You have diversified plays there and you have pure plays. The diversified plays are for those who are slightly risk averse but the pure plays are for those who understand the business very well and see where the growth is going to come from. In both sectors there is growth but there are a few perennial favourites. I think there is growth there. On a bad day you should buy them. There is probably not much fun in buying them at any level but on a bad day I think you’ll get them at good prices.

Buying Opportunities

Considering the levels where the markets are now, where do you find value?

When we see that valuations are stretched – at current understating of earnings growth I think valuations are stretched – probably across the board; there are no cheap stocks there. So the important thing is where could the delta come from in terms of earnings are not factored in by the market. That is where I said PSU banks, if the right decisions are taken, PSU banks can offer the huge delta there. But otherwise, the growth momentum even in the private sector banks and NBFCs will continue but some of them are stretched beyond imagination and they need to be shorted. But there is no great case for buying across the board.

Why Media Is A Lot Like Telecom

Your view on the media and logistics sectors? These have not run up as much as the rest...

The logistics sector has been running since people started talking about GST. Now the numbers have to come and only then the next leg of the run-up will happen. Or whatever expectations are there will have to get close to being realised. But I don’t think you can say they are cheap now.
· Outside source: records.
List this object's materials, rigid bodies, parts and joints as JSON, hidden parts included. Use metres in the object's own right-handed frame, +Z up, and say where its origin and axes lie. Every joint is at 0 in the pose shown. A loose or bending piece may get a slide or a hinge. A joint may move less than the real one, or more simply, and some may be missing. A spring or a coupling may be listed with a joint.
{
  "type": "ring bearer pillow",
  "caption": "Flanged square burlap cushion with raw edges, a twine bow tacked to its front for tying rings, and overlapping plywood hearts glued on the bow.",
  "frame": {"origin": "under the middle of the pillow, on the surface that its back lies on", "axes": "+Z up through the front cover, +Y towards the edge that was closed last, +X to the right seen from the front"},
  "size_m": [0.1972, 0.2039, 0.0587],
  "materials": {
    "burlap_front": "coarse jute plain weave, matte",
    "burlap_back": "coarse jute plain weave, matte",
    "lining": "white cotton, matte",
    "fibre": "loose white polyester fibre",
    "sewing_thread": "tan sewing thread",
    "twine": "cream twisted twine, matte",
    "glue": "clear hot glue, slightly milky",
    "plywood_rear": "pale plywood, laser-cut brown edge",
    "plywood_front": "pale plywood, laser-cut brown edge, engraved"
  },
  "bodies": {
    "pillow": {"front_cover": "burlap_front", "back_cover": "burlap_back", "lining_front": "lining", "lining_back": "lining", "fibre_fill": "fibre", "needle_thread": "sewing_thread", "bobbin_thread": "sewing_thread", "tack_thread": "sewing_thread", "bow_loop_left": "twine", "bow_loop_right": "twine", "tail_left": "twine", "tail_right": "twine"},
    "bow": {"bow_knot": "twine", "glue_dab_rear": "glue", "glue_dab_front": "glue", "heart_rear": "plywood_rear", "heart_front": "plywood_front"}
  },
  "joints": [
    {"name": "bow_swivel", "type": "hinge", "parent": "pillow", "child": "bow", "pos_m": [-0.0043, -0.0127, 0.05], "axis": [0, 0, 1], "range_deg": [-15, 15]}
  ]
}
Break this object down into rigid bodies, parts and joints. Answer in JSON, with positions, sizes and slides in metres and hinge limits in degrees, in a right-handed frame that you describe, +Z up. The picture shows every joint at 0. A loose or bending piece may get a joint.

Media is a difficult sector to rate because most of them are not profitable or barely profitable. Therefore one can’t really value such companies and the competition is very intense. So therefore it’s not as if someone is getting away and leaving the arena for an oligopoly. It’s fiercely competitive and, in that sense, a bit like telecom...destructive competition. You have to probably wait out to see who are the potential winners and then take a bet. And the market is wise to not price them at stretched valuations.